Rape is an inhuman act, and nothing justifies it ,
And females ,as males, are entitled to freedom of expression ,
actually they are entitled to their -freedom to live,
and this freedom ,should not be taken away, stating it to be cause for crime against them !
And this also arises a question ,that are men so weak in character, that they can turn inhuman ,
by mere clothing,or the erotic lyrics and scenes in media etc .?
If it is so, then men need a reality check !!
Why make films an excuse? A person is supposed to admire Amitabh Bachchan, not become him. Why aren't people doing the 'Tu mera hero', song of Akshay Kumar, and John Abraham on the pavement? Keep on using logic and common sense, and the ultimate of both is, don't be unpleasant, or try to keep yourself away from unpleasantness.
Saba Naqvi >> So with this disturbing case in the backdrop I found myself shocked into noticing some lyrics of a song filmed on Kareena Kapoor in Dabang2—" main to tandoori murgi hoon yaar gatkaale saiyyan alcohol se (I am a tandoori chicken/ swallow me with some alcohol)."
For ages, we Conservative, Right of Center Indians have been pointing to the extreme vulgarity in Indian film industry (of most languages) but you Left liberals have dismissed us as Sanghi, internet hindoo prudes and simply pointed at the idols of Hindu gods to justify the vulgarity.
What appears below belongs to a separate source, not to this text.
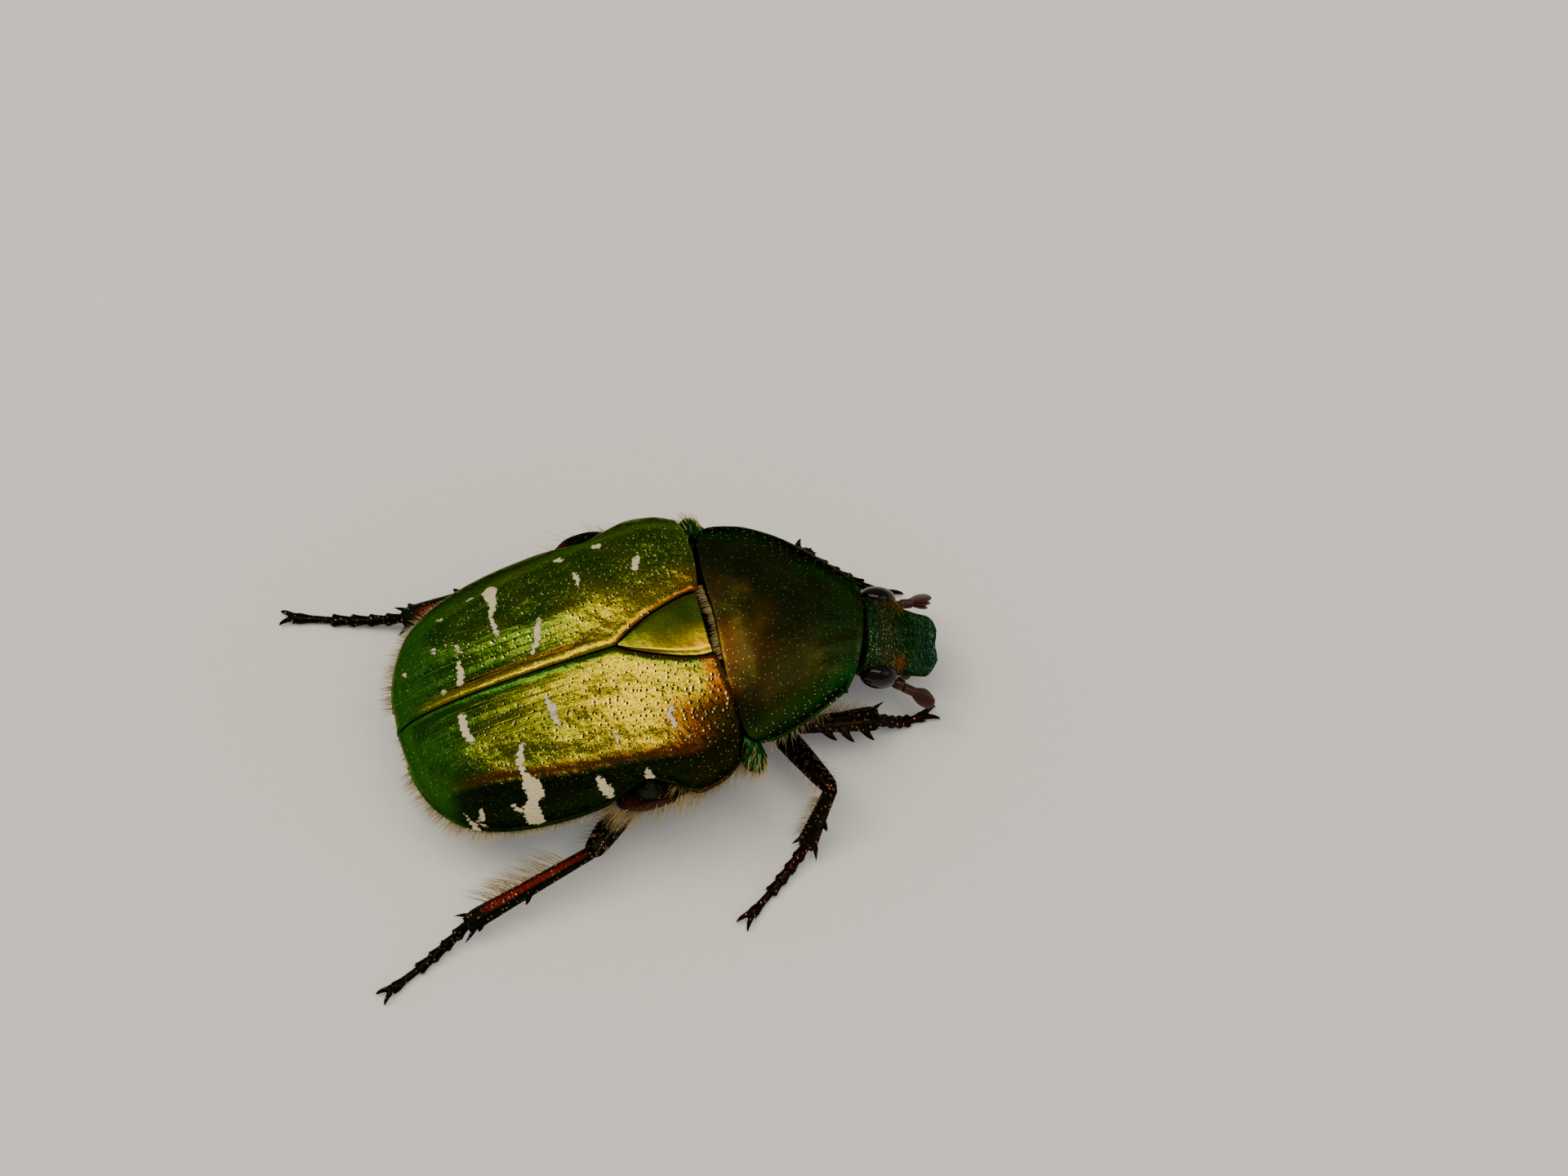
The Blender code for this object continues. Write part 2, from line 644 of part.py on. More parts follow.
def antenna(side):
    """A bent stalk of short joints and a club of three leaves."""
    sign = 1 if side == "left" else -1
    root = mirrored(ANTENNA_ROOT, sign)
    elbow = root + mirrored(ANTENNA_ELBOW, sign)
    neck = elbow + mirrored(ANTENNA_NECK, sign)
    tip = neck + mirrored((CLUB_LENGTH, CLUB_SPREAD, 0), sign)
    matrix = head_matrix()
    up = matrix.to_3x3() @ Vector((0, 0, 1))
    scape_end = matrix @ (elbow + Vector((0.1, 0, 0)))
    pieces = [
        limb("scape", matrix @ root, scape_end, SCAPE_RADII, around=8, rings=4),
        limb("stalk", matrix @ elbow, matrix @ neck, STALK_RADII, around=8, rings=8),
        antenna_club("club", matrix @ neck.lerp(tip, -0.12), matrix @ tip, up),
    ]
    return fuse(f"{side}_antenna", pieces)


def palp(side):
    """A short jointed mouth feeler under the front of the head."""
    sign = 1 if side == "left" else -1
    matrix = head_matrix()
    root, tip = matrix @ mirrored(PALP_ROOT, sign), matrix @ mirrored(PALP_TIP, sign)
    return limb(f"{side}_palp", root, tip, PALP_RADII, around=8)


def joint_plane(before, joint, after):
    """The plane's normal that halves the bend at a joint."""
    into, out = (joint - before).normalized(), (after - joint).normalized()
    return (into + out).normalized()


def femur(leg):
    """The thigh, cut flat where it meets its socket and at the knee."""
    socket, knee, ankle, _ = leg_points(leg)
    out = (knee - socket).normalized()
    r = LEGS[leg]["femur"]
    profile = ((0, r * 0.72), (0.35, r), (0.75, r * 0.86), (1, r * 0.62))
    start, end = socket + out * 0.2, knee + out * 0.22
    thigh = limb(f"{leg}_femur", start, end, profile, flat=THIGH_FLATNESS, around=12, rings=8)
    trim(thigh, socket + out * (COXA_REACH + GAP / 2), -out)
    bend = joint_plane(socket, knee, ankle)
    return trim(thigh, knee - bend * GAP / 2, bend)


def tibia(leg):
    """The shin, with its outer teeth and the spurs at its end."""
    socket, knee, ankle, _ = leg_points(leg)
    along = (ankle - knee).normalized()
    side, rise = frame_along(along)
    outward = side if side.y * ankle.y > 0 else -side
    r = LEGS[leg]["tibia"]
    fore = leg.endswith("fore")
    middle, last = (0.95, 1.1) if fore else (0.82, 1.0)
    profile = ((0, r * 0.72), (0.12, r * 0.78), (0.6, r * middle), (1, r * last))
    shin = limb("shin", knee - along * 0.18, ankle + along * 0.25, profile, flat=LIMB_FLATNESS, rings=8)
    bend = joint_plane(socket, knee, ankle)
    trim(shin, knee + bend * GAP / 2, -bend)
    wrist = wrist_plane(leg)
    trim(shin, ankle - wrist * GAP / 2, wrist)
    length = (ankle - knee).length
    pieces = [shin]
    reach = FORE_TOOTH_REACH if fore else OTHER_TOOTH_REACH
    for place in FORE_TEETH if fore else OTHER_TEETH:
        root = knee + along * length * place + outward * r * 0.4
        tip = root + outward * reach + along * 0.28
        pieces.append(spike("tooth", root - along * 0.1, tip, TOOTH_RADIUS))
    for turn in (-1,) if fore else (-1, 1):
        root = ankle - along * 0.32 + outward * turn * r * 0.55 - rise * 0.08
        tip = ankle + along * SPUR_REACH + outward * turn * (r + 0.24) - rise * 0.12
        pieces.append(spike("spur", root, tip, SPUR_RADIUS))
    return fuse(f"{leg}_tibia", pieces)


def wrist_plane(leg):
    """The direction across which a shin and its foot are parted."""
    _, knee, ankle, _ = leg_points(leg)
    return joint_plane(knee, ankle, tarsus_line(leg)(0.2))


def tarsus_line(leg):
    """The foot's centreline from ankle to claw root, falling to the floor and then lying along it."""
    _, _, ankle, foot = leg_points(leg)
    touch = ankle.lerp(foot, TARSUS_LANDING)
    touch.z = FLOOR_SOLE - 0.12

    def at(share):
        s = min(max(share, 0.0), 1.0)
        first, second = ankle.lerp(touch, s), touch.lerp(foot, s)
        return first.lerp(second, s)

    return at


def tarsus(leg):
    """Five flaring foot joints and two claws, cut flat where they stand on the floor."""
    line = tarsus_line(leg)
    pieces, begin = [], 0.0
    thin, thick = TARSUS_RADII
    short, long = ((0, thin), (0.7, thick), (1, thin)), ((0, thin), (0.5, thin), (0.85, thick), (1, thin))
    for i, share in enumerate(TARSUS_SEGMENTS):
        start, end = line(begin), line(begin + share)
        direction = (end - start).normalized()
        profile = short if i < len(TARSUS_SEGMENTS) - 1 else long
        pieces.append(limb(f"joint_{i}", start - direction * TARSUS_OVERLAP, end, profile, around=8, rings=5))
        begin += share
    end, before = line(1.0), line(0.9)
    forward = (end - before).normalized()
    flat_forward = Vector((forward.x, forward.y, 0)).normalized()
    for turn in (-1, 1):
        aim = Matrix.Rotation(turn * CLAW_SPREAD, 3, "Z") @ flat_forward
        tip = end + aim * CLAW_LENGTH
        tip.z = CLAW_TIP_HEIGHT
        root = end - flat_forward * TARSUS_OVERLAP
        root.z = max(root.z, FLOOR_SOLE)
        pieces.append(limb("claw", root, tip, CLAW_RADII, bow=CLAW_BOW, around=6, rings=5))
    foot = fuse(f"{leg}_tarsus", pieces)
    wrist = wrist_plane(leg)
    trim(foot, Vector(LEGS[leg]["ankle"]) + wrist * GAP / 2, -wrist)
    return largest_body(trim(foot, (0, 0, 0), (0, 0, -1)))


def finish_material(name, look):
    colour, roughness, metallic = look
    material = bpy.data.materials.new(name)
    material.use_nodes = True
    shader = material.node_tree.nodes["Principled BSDF"]
    shader.inputs["Base Color"].default_value = (*colour, 1)
    shader.inputs["Roughness"].default_value = roughness
    shader.inputs["Metallic"].default_value = metallic
    return material


def dress(obj, look, collection):
    """Gives a finished piece its material, smooth shading and place in the beetle's collection."""
    obj.data.materials.clear()
    obj.data.materials.append(finish_material(obj.name, look))
    obj.data.transform(Matrix.Translation(STAND_SHIFT * MM))
    obj.data.shade_smooth()
    obj.data.set_sharp_from_angle(angle=math.radians(40))
    bpy.context.scene.collection.objects.unlink(obj)
    collection.objects.link(obj)


def main():
    for obj in list(bpy.data.objects):
        bpy.data.objects.remove(obj)
    beetle = bpy.data.collections.new("rose_chafer")
    bpy.context.scene.collection.children.link(beetle)
    for side in ("left", "right"):
        dress(wing_case(side), CUTICLE["green"], beetle)
        dress(side_plate(side), CUTICLE["green"], beetle)
        dress(eye(side), EYE_BLACK, beetle)
        dress(antenna(side), HORN_BROWN, beetle)
        dress(palp(side), HORN_BROWN, beetle)
    dress(scutellum(), CUTICLE["green"], beetle)
    dress(pronotum(), CUTICLE["bronze"], beetle)
    dress(prosternum(), DARK_CUTICLE, beetle)
    dress(thorax(), DARK_CUTICLE, beetle)
    dress(abdomen(), DARK_CUTICLE, beetle)
    dress(head(), CUTICLE["green"], beetle)
    for leg in LEGS:
        for piece in (femur(leg), tibia(leg), tarsus(leg)):
            dress(piece, DARK_CUTICLE, beetle)


main()
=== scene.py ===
"""Rose chafer: the looks of a still, life-size beetle, modelled over its solid frame.

Lengths are in millimetres in the beetle's own frame, where x = 0 is the front edge of the wing cases, y = 0
their seam and z = 0 the floor. Each finished piece is set into the frame's metres once, by its mesh. The
beetle faces +X.
"""

import math
from functools import partial

import bpy
import numpy as np
from bpy.props import FloatProperty, FloatVectorProperty, IntProperty, PointerProperty
from mathutils import Matrix, Vector


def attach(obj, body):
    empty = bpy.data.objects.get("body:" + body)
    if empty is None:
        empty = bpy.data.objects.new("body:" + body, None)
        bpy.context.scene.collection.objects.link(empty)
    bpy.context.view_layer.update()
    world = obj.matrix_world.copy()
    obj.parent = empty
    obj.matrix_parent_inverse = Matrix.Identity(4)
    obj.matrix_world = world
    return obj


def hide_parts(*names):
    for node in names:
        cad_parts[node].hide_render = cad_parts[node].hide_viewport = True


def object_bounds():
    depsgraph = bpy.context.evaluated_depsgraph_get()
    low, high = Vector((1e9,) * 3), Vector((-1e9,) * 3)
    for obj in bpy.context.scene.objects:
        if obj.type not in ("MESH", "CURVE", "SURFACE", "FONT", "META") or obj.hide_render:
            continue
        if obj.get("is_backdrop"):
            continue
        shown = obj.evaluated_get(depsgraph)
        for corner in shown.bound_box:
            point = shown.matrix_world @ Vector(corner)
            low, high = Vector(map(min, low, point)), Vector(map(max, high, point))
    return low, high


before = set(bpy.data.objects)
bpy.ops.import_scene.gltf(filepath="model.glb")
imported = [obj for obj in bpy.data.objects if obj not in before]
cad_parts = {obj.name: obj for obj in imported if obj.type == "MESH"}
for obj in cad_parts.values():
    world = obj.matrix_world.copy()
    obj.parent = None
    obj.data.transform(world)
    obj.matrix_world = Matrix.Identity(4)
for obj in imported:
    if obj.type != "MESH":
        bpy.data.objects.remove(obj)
FRAME_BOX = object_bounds()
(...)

And now, it takes a beastal rape of an innocent lady for a left liberal to understand the Point of View of the conservative rightist Indian. But happy that you finally understood our point. But equally worry how long will you stick to this understanding or just return to "Creative Artistic freedom under threat by Saffron fanatics Point of View"?
Amit >> I am pretty sure, two months down the line, you would be singing paens of Rahul baba and Mummyji.
My goodness, is she not paid handsomely for all those song and dance on Rahul Baba and saint sonia !! She has no reason to complain...
And Shri Shatrughn Sinha - a leading light and MP of BJP - the custodian of Bharatiya sanskriti- has no qualms about his daughter doing her bit in this classy Bolllywood fim.
The movement from Sanskriti to Dabang and back is effortless and smooth.